The Circuit has long been reluctant to read narrowly Guidelines enhancements relating to firearms.  See United States v. Kirvan, 86 F.3d 209 (2d Cir. 1996) (holding that antique gun is a firearm for purposes of the armed robbery guideline, even though antique guns are excluded from the firearm definition in the Gun Control Act of 1968).  As a public policy matter, this may be a reasonable approach.  Firearms crimes remain a significant threat to society and the Sentencing Guidelines for these offenses sometimes seem low—perhaps not in an absolute sense, but relative to the lengthy sentences imposed for some narcotics and fraud crimes.  If Congress or the Commission believe that firearms offenses are over-punished, they have the authority to amend this and other provisions of the Guidelines to make them more lenient.  Where the application of a given enhancement creates an overly long sentence, the district court has the authority under Section 3553(a) to impose a below-the-range sentence, as it did here.

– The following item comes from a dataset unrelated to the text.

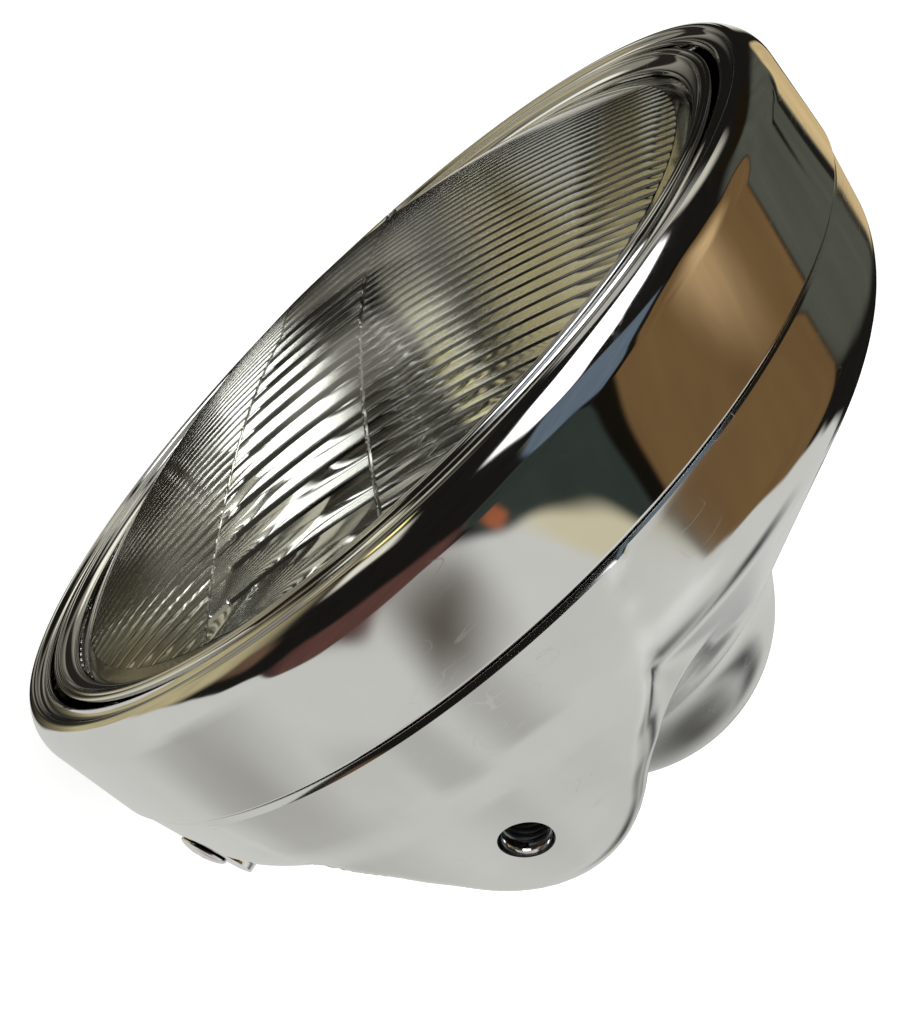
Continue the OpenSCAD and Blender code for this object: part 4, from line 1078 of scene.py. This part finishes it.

[1]  See United States v. Sands, 948 F.3d 709, 713 (6th Cir. 2020); United States v. Jones, 927 F.3d 895, 897 (5th Cir. 2019); United States v. Thigpen, 848 F.3d 841, 845-46 (8th Cir. 2017); United States v. Warren, 820 F.3d 406, 408 (11th Cir. 2016); United States v. Serrano-Mercado, 784 F.3d 838, 850 (1st Cir. 2015).

[2]  See supra FN 1.

[3]  The district court made no finding as to obliteration and the government did not argue that the serial number had been “obliterated.”  In its analysis, the Court concluded that to “obliterate” means to “efface entirely a character or a whole serial number, so that none of it is left,” and that the serial numbers in this case had not been obliterated because one could count the number of characters and make out some or most of them.